11.3 Relationship of the Parties. Trusted is an independent contractor, not Customer’s agent, joint venturer, partner, or fiduciary. No right or cause of action for any third party is created by the Agreement or any transaction under it.
11.4 Assignment. Neither party may assign the Agreement, in whole or in part, without the prior written consent of the other. However, either party may assign the Agreement to its Affiliate or to its successor in interest in connection with a merger, acquisition, corporate reorganization, or sale of all or substantially all of its assets. Notwithstanding the foregoing, if a party is acquired by, sells substantially all of its assets to, or undergoes a change of control in favor of, a direct competitor of the other party, then such other party may terminate this Agreement upon written notice. In the event of such a termination, Trusted will refund Customer any prepaid fees on a prorated basis. Subject to the foregoing, this Agreement will bind and inure to the benefit of the parties, their respective successors and permitted assigns.
11.5 Entire Agreement. Each Order Form governed by this Agreement, the terms and conditions of this Agreement, including all attachments, exhibits, addendums, constitutes the entire agreement between the parties concerning the subject matter hereof and supersedes and replaces any prior or contemporaneous representations, understandings and agreements, whether written or oral, with respect to its subject matter. Notwithstanding any language to the contrary therein, no terms or conditions stated in a purchase order, vendor onboarding process and documentation, or web portal shall be incorporated into or form any part of this Agreement, and all such terms or conditions shall be null and void.

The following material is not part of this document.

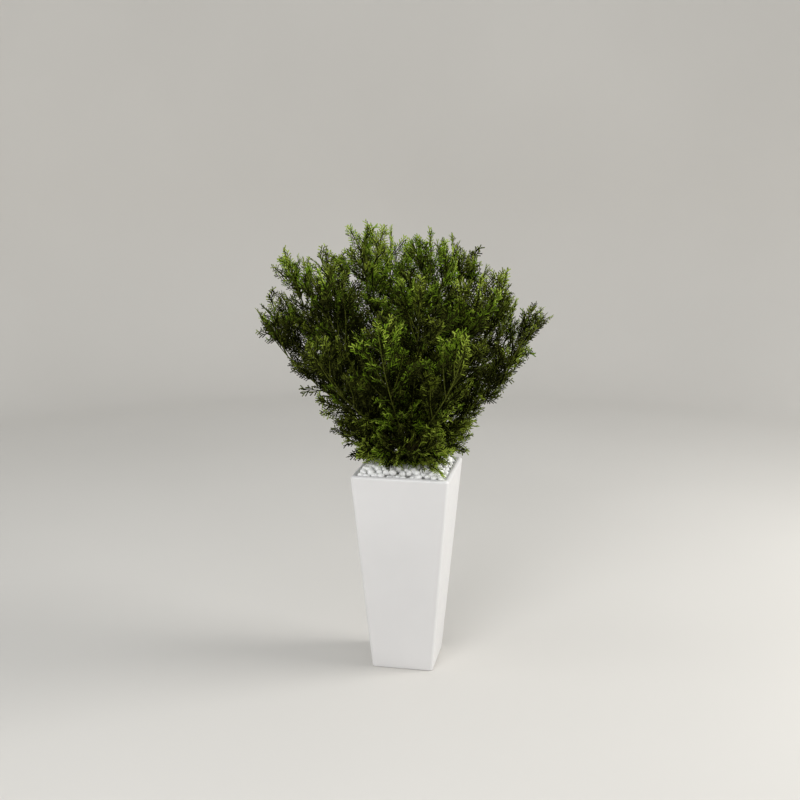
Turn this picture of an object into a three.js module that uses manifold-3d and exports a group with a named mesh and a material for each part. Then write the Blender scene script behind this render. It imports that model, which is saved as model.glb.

11.6 Modifications. Trusted may revise this Agreement from time to time by posting the modified version on its website. By continuing to access or use the Service after the posted effective date of modifications to this Agreement, Customer agrees to be bound by the revised version of the Agreement. If you have a separate written agreement with Trusted on this subject matter, this Agreement will not apply to the Customer.